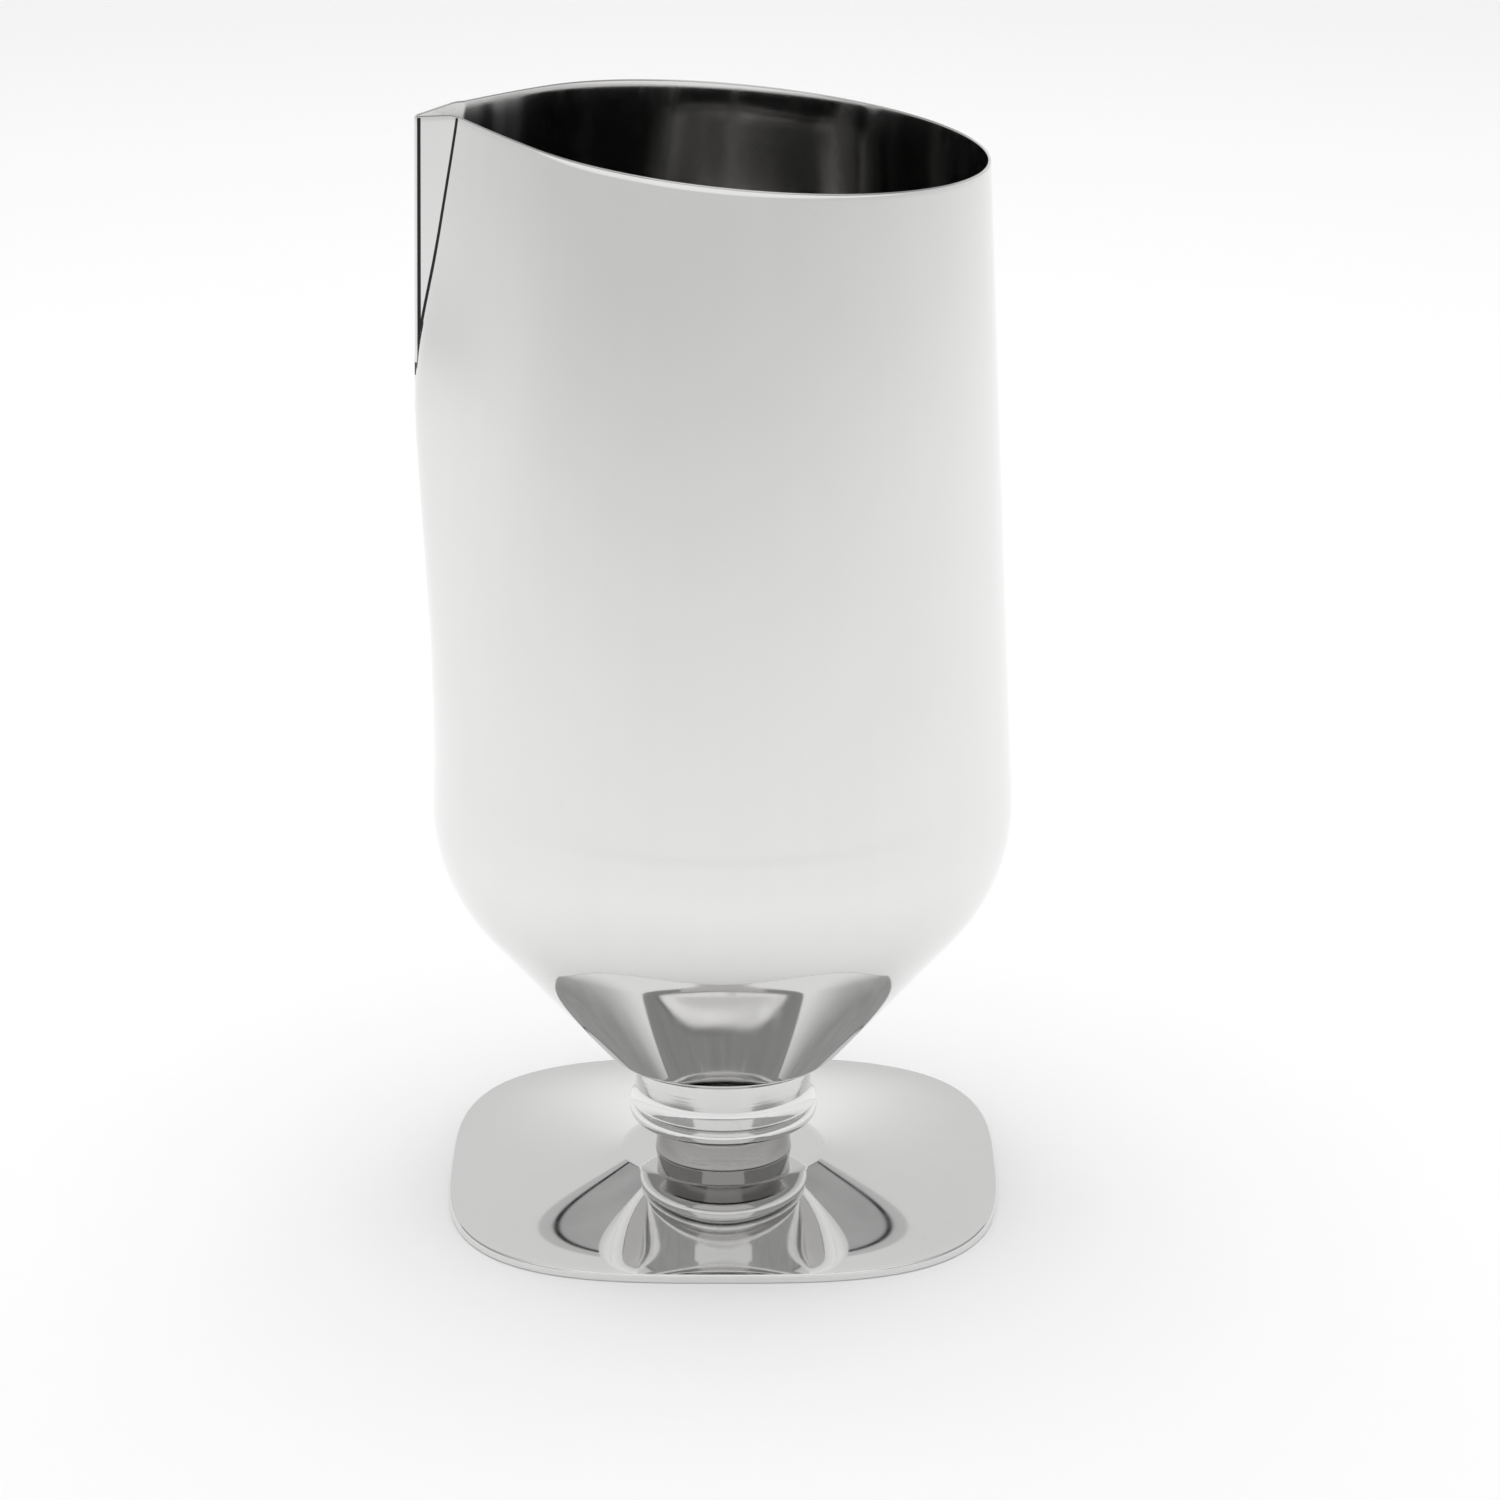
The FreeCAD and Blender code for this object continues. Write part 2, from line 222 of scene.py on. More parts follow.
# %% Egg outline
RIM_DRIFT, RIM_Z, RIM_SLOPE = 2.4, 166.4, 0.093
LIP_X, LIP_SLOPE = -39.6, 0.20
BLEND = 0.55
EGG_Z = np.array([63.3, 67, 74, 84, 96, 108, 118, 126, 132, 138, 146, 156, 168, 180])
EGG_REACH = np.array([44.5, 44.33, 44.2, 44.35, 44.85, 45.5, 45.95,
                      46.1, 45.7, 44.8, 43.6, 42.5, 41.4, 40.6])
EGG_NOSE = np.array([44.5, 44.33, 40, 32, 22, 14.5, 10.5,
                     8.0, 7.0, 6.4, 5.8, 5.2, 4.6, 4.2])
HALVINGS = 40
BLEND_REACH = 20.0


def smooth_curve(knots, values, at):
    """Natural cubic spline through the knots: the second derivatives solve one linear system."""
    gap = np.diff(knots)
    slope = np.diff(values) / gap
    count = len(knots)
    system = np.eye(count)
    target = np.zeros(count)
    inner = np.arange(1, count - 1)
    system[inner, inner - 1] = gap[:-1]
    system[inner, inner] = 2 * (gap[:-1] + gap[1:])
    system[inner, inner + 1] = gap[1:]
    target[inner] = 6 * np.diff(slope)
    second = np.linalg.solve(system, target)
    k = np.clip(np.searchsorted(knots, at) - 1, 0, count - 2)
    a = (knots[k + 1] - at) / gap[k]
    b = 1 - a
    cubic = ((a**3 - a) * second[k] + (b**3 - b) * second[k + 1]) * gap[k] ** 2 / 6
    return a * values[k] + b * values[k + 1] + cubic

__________

### What the exercise asks:
Your task is to print the whole listing again exactly.

### Task answer:
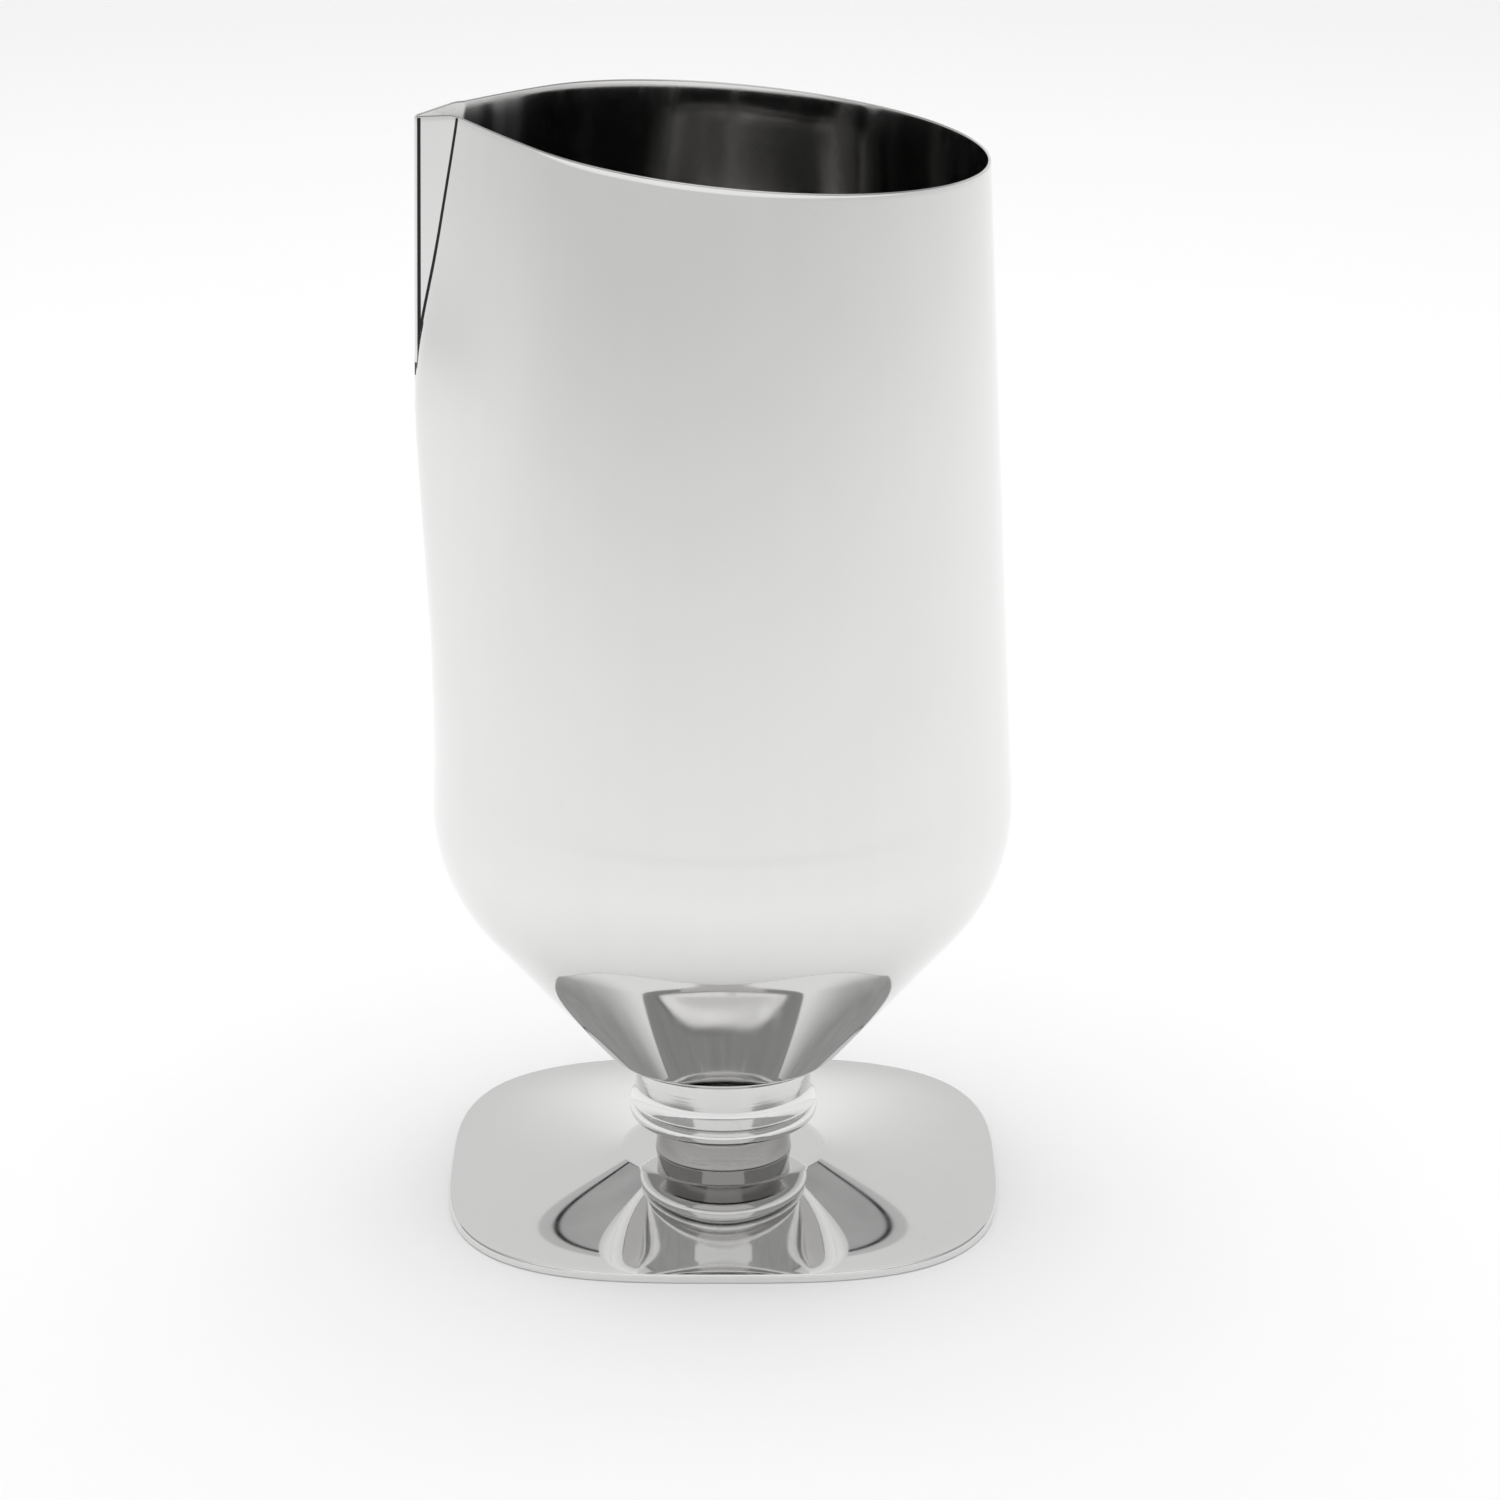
The FreeCAD and Blender code for this object continues. Write part 2, from line 222 of scene.py on. More parts follow.
# %% Egg outline
RIM_DRIFT, RIM_Z, RIM_SLOPE = 2.4, 166.4, 0.093
LIP_X, LIP_SLOPE = -39.6, 0.20
BLEND = 0.55
EGG_Z = np.array([63.3, 67, 74, 84, 96, 108, 118, 126, 132, 138, 146, 156, 168, 180])
EGG_REACH = np.array([44.5, 44.33, 44.2, 44.35, 44.85, 45.5, 45.95,
                      46.1, 45.7, 44.8, 43.6, 42.5, 41.4, 40.6])
EGG_NOSE = np.array([44.5, 44.33, 40, 32, 22, 14.5, 10.5,
                     8.0, 7.0, 6.4, 5.8, 5.2, 4.6, 4.2])
HALVINGS = 40
BLEND_REACH = 20.0


def smooth_curve(knots, values, at):
    """Natural cubic spline through the knots: the second derivatives solve one linear system."""
    gap = np.diff(knots)
    slope = np.diff(values) / gap
    count = len(knots)
    system = np.eye(count)
    target = np.zeros(count)
    inner = np.arange(1, count - 1)
    system[inner, inner - 1] = gap[:-1]
    system[inner, inner] = 2 * (gap[:-1] + gap[1:])
    system[inner, inner + 1] = gap[1:]
    target[inner] = 6 * np.diff(slope)
    second = np.linalg.solve(system, target)
    k = np.clip(np.searchsorted(knots, at) - 1, 0, count - 2)
    a = (knots[k + 1] - at) / gap[k]
    b = 1 - a
    cubic = ((a**3 - a) * second[k] + (b**3 - b) * second[k + 1]) * gap[k] ** 2 / 6
    return a * values[k] + b * values[k + 1] + cubic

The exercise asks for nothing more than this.